Artist Lou Brooks on his life and reading.

READERSVOICE.COM aims to give people a few good reading tips. The November issue features the second and final part of an extensive interview with artist Lou Brooks, who is also the author of Skate Crazy: Amazing Graphics from the Golden Age of Roller Skating. In this interview he covers a lot of other interests he has pursued, like deejaying, modified midget car racing and stand-up comedy. The reading tips were mainly in the October issue, but in this issue he gives some good art tips, too.

You might want to check out Lou Brooks’s art work at www.loubrooks.com before reading this interview.

A lot of his art work has a 1950s influence, as well as from other eras. “A pretty suppressed decade, but suppression causes the best art to happen, and in the case of the ‘50s, it did,” he said. “We seemed to have an endless supply of it, as inane as some of it was.”

He said that the apparent innocence and enjoyment of life in ‘50s art and advertising “was mostly a post-war promise that Madison Avenue convinced us was happening, but was instead pretty much a nightmare by the end of the decade.”

This part of the interview starts with Lou Brooks’s favorite comics artists.

READERSVOICE.COM: You’ve written and drawn for Blab, and I was wondering what kinds of comics you liked, or comics creators?

LOU BROOKS: As far as comic books, I grew up during the the naive ‘50s period of Superman and Batman. The Bob Kane and Kurt Schaffenberger years. Batman and Robin were often in some warehouse of giant typewriters and sewing spools. Superman seemed to always be up in the sky, with a wonderful “announcement” speech balloon over his head, like: “I’ll just fly down there and use my super breath to blow that ocean liner back to Greenland!” or some such thing.

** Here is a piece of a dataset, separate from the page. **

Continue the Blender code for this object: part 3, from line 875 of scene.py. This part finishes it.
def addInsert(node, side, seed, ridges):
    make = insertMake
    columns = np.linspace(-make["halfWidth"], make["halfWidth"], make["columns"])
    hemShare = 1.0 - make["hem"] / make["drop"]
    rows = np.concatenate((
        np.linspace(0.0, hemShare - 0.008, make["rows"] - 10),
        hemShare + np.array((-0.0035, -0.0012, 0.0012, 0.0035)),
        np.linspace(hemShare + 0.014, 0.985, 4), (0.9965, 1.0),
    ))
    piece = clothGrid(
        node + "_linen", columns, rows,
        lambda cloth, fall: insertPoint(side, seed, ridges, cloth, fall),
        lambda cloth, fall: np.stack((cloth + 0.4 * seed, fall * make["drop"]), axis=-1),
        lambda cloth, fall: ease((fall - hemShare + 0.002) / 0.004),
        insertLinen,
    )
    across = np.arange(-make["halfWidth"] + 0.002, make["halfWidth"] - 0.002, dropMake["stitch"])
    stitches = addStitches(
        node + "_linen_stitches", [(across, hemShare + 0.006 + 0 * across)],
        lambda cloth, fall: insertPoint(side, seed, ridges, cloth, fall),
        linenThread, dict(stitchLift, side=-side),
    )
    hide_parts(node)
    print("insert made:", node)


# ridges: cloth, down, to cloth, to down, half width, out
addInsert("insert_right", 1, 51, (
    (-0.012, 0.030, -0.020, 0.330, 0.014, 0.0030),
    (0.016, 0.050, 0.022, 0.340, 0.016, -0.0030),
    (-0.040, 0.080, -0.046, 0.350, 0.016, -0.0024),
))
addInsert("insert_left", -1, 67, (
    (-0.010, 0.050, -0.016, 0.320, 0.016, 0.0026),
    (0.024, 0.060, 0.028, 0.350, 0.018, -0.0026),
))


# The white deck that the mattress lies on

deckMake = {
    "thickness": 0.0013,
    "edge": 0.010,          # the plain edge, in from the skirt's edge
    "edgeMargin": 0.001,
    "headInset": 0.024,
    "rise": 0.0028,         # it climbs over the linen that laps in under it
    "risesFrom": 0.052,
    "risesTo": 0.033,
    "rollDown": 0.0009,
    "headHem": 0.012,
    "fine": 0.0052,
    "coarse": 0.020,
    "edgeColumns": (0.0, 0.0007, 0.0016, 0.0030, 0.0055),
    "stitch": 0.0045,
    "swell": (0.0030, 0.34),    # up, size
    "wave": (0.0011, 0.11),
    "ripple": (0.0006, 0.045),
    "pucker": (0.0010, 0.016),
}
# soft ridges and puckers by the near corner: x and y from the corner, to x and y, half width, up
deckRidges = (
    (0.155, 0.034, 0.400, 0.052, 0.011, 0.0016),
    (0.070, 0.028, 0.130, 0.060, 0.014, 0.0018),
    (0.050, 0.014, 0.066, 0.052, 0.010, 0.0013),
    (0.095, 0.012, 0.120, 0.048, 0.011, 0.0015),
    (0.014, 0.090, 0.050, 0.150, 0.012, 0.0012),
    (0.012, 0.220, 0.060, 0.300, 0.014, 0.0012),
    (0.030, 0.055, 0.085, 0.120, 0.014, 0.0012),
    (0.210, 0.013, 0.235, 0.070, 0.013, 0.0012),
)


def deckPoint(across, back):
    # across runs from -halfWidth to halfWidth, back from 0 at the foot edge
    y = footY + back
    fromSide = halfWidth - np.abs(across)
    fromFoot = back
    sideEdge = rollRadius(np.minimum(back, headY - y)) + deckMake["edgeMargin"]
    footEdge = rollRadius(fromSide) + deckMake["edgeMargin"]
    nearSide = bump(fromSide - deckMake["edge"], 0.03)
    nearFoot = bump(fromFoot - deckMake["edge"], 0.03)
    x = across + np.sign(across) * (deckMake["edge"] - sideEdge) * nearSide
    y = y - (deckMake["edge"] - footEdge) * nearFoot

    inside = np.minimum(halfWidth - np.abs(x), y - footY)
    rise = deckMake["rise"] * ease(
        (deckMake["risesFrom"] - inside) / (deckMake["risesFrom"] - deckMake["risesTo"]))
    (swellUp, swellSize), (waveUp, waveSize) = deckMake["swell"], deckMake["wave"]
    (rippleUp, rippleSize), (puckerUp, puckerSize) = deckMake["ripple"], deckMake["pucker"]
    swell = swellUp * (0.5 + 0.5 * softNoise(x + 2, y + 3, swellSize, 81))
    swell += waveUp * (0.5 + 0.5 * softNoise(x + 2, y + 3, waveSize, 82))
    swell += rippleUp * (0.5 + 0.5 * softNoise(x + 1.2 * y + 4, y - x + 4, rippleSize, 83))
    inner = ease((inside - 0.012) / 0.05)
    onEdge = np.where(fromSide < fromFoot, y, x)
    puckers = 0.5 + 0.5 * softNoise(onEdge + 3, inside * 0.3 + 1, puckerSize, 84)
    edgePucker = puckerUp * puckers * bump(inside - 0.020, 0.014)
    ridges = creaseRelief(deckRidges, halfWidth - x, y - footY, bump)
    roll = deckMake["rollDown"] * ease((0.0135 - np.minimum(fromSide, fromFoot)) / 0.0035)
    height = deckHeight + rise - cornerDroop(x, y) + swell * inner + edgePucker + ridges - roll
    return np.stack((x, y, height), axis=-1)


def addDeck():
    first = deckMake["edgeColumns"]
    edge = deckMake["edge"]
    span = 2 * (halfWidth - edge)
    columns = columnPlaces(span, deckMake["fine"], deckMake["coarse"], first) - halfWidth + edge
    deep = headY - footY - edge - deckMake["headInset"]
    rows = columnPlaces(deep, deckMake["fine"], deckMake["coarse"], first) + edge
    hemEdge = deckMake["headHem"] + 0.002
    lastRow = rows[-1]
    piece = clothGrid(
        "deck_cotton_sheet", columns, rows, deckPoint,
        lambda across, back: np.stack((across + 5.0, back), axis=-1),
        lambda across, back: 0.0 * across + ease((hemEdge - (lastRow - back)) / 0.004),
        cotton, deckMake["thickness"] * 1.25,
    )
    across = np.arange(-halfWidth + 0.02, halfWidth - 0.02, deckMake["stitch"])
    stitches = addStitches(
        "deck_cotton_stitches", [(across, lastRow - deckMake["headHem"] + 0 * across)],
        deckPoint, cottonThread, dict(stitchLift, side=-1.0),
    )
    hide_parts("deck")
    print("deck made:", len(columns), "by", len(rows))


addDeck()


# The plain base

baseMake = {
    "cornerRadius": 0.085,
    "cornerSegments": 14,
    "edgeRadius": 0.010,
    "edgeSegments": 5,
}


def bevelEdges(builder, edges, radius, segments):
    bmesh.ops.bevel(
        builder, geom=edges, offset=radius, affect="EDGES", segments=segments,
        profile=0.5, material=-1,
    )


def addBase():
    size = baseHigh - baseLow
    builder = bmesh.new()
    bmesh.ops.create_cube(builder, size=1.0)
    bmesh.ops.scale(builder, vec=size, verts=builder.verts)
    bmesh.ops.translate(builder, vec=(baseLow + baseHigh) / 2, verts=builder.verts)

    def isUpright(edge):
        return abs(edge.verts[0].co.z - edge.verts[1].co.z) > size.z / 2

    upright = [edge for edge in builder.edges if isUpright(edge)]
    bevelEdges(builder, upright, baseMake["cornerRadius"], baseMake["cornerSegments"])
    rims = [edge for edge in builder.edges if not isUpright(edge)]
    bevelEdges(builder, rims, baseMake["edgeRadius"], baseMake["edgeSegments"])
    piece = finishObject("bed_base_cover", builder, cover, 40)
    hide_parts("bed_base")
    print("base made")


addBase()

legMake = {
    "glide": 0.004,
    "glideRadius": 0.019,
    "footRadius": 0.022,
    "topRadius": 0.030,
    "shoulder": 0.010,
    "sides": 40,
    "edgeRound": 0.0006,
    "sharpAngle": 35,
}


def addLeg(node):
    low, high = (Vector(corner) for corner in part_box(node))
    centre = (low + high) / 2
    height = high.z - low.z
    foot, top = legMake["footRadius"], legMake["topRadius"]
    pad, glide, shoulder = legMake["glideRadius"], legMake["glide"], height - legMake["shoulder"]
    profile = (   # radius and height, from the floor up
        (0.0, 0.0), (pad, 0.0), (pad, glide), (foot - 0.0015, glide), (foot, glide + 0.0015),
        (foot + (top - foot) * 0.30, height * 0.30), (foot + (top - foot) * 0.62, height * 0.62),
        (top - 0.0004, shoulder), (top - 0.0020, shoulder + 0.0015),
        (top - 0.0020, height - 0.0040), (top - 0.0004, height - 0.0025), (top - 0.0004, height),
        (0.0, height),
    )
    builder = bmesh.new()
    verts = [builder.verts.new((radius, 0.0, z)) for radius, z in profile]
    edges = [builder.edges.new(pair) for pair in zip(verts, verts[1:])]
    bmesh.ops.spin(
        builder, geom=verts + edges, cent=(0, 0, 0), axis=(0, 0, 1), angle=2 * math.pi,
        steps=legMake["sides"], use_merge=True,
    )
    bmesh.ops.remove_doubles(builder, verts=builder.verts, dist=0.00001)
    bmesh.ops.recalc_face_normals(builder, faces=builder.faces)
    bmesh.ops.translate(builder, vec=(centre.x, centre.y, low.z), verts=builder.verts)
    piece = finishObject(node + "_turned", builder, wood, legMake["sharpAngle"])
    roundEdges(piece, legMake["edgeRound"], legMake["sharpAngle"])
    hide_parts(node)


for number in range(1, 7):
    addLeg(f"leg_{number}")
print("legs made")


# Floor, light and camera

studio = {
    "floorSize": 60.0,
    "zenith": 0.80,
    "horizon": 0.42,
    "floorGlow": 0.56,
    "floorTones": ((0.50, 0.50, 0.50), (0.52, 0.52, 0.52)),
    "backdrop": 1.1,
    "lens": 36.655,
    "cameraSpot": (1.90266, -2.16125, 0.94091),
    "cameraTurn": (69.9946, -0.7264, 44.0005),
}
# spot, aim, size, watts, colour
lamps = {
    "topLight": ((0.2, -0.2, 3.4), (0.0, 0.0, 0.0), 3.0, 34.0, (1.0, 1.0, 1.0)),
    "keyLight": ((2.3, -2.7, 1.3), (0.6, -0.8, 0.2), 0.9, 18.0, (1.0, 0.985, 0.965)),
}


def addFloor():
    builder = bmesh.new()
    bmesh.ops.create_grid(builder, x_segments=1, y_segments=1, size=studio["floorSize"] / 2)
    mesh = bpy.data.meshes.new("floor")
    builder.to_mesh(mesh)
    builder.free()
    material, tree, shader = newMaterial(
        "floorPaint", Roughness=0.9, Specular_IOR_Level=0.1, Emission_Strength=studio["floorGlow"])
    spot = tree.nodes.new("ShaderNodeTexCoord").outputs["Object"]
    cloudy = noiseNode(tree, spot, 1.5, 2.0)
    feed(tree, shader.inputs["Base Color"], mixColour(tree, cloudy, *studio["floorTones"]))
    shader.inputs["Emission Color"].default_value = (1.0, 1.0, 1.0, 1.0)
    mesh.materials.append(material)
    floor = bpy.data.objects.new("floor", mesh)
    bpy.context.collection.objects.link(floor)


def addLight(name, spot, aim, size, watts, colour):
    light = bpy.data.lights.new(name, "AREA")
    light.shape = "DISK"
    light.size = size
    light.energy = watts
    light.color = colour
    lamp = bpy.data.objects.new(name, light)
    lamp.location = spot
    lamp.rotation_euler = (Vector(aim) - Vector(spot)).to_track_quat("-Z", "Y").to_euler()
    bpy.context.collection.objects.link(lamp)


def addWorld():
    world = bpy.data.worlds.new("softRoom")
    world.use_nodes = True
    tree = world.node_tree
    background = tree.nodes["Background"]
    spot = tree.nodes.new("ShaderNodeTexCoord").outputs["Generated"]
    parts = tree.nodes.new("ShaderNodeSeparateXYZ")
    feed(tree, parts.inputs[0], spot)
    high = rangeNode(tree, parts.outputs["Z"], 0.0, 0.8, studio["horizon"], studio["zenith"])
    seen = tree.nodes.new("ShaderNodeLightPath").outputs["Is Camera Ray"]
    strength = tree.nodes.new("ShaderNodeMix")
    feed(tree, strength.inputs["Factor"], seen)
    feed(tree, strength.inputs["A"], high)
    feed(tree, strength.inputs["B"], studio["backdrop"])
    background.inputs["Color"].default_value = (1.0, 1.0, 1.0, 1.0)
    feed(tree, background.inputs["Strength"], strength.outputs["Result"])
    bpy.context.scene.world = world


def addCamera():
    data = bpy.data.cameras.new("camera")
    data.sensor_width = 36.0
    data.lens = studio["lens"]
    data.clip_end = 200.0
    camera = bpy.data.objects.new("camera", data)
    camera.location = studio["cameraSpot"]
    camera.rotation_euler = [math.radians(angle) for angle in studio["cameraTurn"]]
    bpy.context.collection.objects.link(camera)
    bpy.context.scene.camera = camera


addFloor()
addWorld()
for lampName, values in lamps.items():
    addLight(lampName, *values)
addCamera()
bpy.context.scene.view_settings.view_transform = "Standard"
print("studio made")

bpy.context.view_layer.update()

I felt at the time that it just seemed so right, and I still feel that if I ever become a super hero, I’ll always incorporate an announcement like that into my presentation, prior to any daring exploit.

I’m still under the spell of Al (“Stiff Figure”) Feldstein’s EC stuff. Of course, when Harvey Kurtzman and Mad came along, it warped me badly and permanently. Just like my sixth grade teacher, Mr. Vossbein, warned me would happen (one lunch recess, the bastard confiscated my Mad Magazine No. 1).

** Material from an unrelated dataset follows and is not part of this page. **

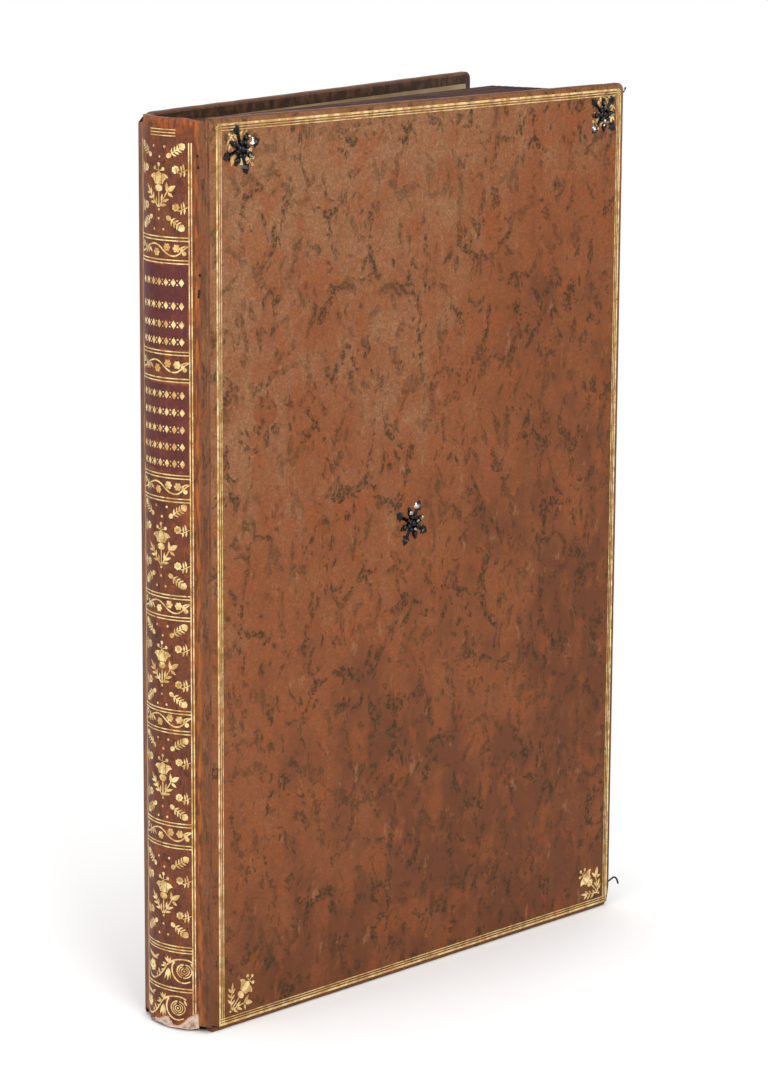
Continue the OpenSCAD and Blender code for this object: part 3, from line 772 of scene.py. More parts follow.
# Where each lies: its share of the flank, from the ridge, and its height in millimetres
worm_holes_at = ((0.75, 413.2), (0.7, 408.1), (0.6, 359.5), (0.64, 352.2), (0.67, 350.9), (0.7, 349.6))
flank_turn = 203
holes = bmesh.new()
for share, z in worm_holes_at:
    facing = Matrix.Rotation(math.radians(flank_turn), 4, "Z") @ Matrix.Rotation(math.radians(90), 4, "Y")
    spot = Vector(front_place(-flank_fall * share - 0.08 * mm, flank_y * share - 0.04 * mm, z * mm))
    bmesh.ops.create_circle(holes, cap_ends=True, segments=12, radius=worm_r,
                            matrix=Matrix.Translation(spot) @ facing)
# A near-black disc is painted shade for the hollow of a hole
hole_painted_shade, g = new_material("worm_hole_dark")
g.finish({"Base Color": srgb(22, 14, 10), "Roughness": 0.95})
worm_holes = placed("worm_holes", finished(holes, "worm_holes", [hole_painted_shade]))
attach(worm_holes, "book_block")

# Spine labels
# Two skivers of purple goatskin pasted on the round of the spine. They are pared thin at their edges, and the
# calf under them shows through where they are rubbed.
label_t = 0.25 * mm
label_half = 16.2 * mm
# Width over which a label is pared at its ends, and at its head and tail
pared_end, pared_side = 1.2 * mm, 0.9 * mm
# Where the labels lie on the hide
label_hide_from = 0.4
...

Will Elder formed my sense of humor more than anybody else in the world did, I think. Okay, along with some help from Jay Ward, Tex Avery, Spike Jones, and the Stooges. I’m also a big fan of the quirkier lesser known comic book artists from late ‘40s-early ‘50s, like L.B. Cole, Bill Ward, Al Fago. Basil Wolverton, he had his own category all to himself.

As far as newspaper strips, I don’t think there was one I wasn’t crazy about. But I was really off my rocker about Winnie Winkle, The Phantom, Buzz Sawyer, Brenda Starr, Peanuts, Gasoline Alley, Steve Roper, Dick Tracy, Smokey Stover, Terry and the Pirates (the later strangely-drawn George Wunder version), Li’l Abner (especially when Frazetta was drawing the women!), and a little-known sci-fi strip called Twin Earths, by Al McWilliams.

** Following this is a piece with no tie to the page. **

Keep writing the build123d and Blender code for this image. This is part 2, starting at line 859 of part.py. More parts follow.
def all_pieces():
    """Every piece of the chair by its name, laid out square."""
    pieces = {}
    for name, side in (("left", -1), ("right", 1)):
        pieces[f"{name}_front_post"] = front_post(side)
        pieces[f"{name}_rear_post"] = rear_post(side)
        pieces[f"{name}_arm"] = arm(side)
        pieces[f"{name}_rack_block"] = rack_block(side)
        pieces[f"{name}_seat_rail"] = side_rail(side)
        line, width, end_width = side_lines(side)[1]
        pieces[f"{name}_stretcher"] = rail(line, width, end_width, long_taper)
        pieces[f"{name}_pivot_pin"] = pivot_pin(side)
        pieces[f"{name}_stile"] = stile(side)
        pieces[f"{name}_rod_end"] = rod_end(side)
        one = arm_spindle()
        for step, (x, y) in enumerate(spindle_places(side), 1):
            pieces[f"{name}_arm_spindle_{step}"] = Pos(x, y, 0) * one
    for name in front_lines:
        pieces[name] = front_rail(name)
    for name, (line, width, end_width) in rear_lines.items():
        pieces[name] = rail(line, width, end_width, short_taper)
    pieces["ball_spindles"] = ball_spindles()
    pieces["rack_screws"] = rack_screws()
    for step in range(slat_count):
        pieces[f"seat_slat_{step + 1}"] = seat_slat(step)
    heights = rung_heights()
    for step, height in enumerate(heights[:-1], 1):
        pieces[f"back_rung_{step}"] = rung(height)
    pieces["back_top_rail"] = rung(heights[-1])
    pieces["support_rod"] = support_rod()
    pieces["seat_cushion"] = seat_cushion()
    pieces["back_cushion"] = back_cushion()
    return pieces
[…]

By sheer luck, I was once given the original art of the best Sunday page he ever did… a space ship fighting pterodactyls during an ocean storm. It’s hanging right here on my wall, and ain’t goin’ anywhere.

RV: What was your first advertising client and can you recall a few clients that followed on from this one, and what sort of jobs you did for them?

LB: My first advertising client was Love Cosmetics. It was an extremely popular line at the time made by a drug company in Philadelphia. In cosmetics, it’s all in the packaging… period. The Love bottle was tall and slender with a round plastic chrome top on it. Right… exactly like a dildo.

Its market was the young woman of the Peter Max era. Actually it was a very sleek and lovely line of packaging for its day, and I did all of their black and white ad slicks. It was pretty steady, and kept me going on an early freelance career, even though I still didn’t know a lot about what I was doing.

But I got to bring home cartons of the stuff. They were big on lemon fragrance. Very “back-to-nature-hippie,” although the pearlescent gloss, we found out, was made from pulverized fish scales.